All the plans to save Greece, Spain et al and keep them in the euro zone are still based on growth recovery prospects which are in turn based on entirely unrealistic assumptions. And every single turn of the way those assumptions have to be recalibrated downwards. Which always leads to more austerity demands, more cuts. And at some point that will no longer work. You can't cut beyond the bone. And obviously you can't grow an economy with 25 percent unemployment or with over 50 percent of your young people out of work.

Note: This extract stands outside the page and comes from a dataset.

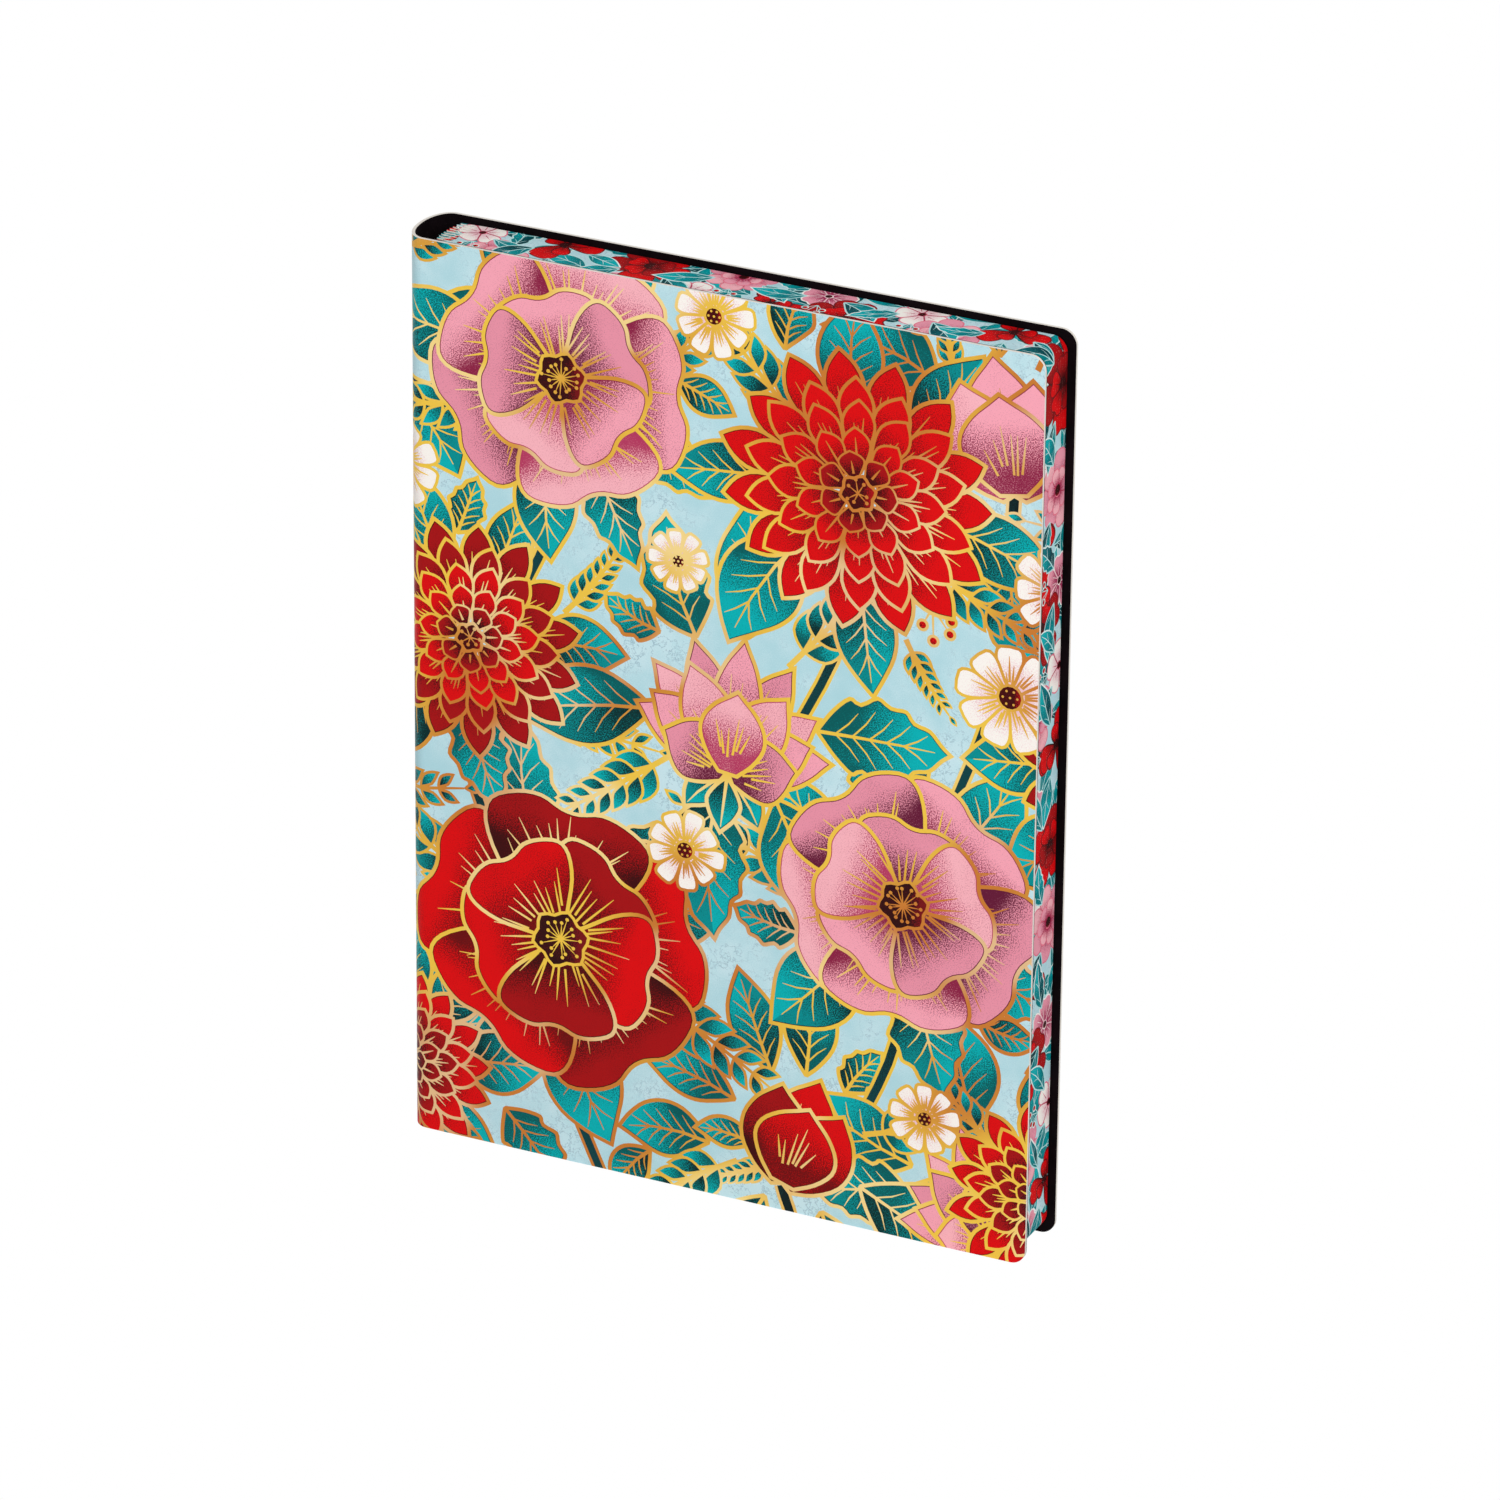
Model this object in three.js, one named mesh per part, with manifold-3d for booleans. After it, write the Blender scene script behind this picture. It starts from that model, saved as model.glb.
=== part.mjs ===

The euro zone is about to fall to pieces. That will shake the global financial world to its core, including the US. There are estimates for countries that leave the currency union to see their GDP fall as much 40-50 percent in the first year. It's today all but certain that Greece needs a debt restructuring in which the EU and ECB will be forced to write off substantial parts of their holdings. For the incumbent politicians in the richer core countries that's about the last thing they want to explain back home. If only because they know full well that there's much more of that in the offing.

Europe should focus on a painless as can be transition to a situation in which the hardest hit countries can leave the eurozone and still remain friends. But it's still double or nothing all the way for the leadership, an increasingly dangerous kind of blindness. The longer they delay accepting this, the more devastating the explosion will become. And not just in Europe. It will expose the facade, the mirage that the world economy has become, where keeping up appearances has become possible only through mobster accounting standards and grand theft auto from coming generations.

When the euro zone explodes, so will the rest of the world economy. Including the US. Obama doesn't have to worry about NOT getting a second term; he should instead worry about getting it, and about what's going to happen on his watch in the next four years. If he lasts in office that long.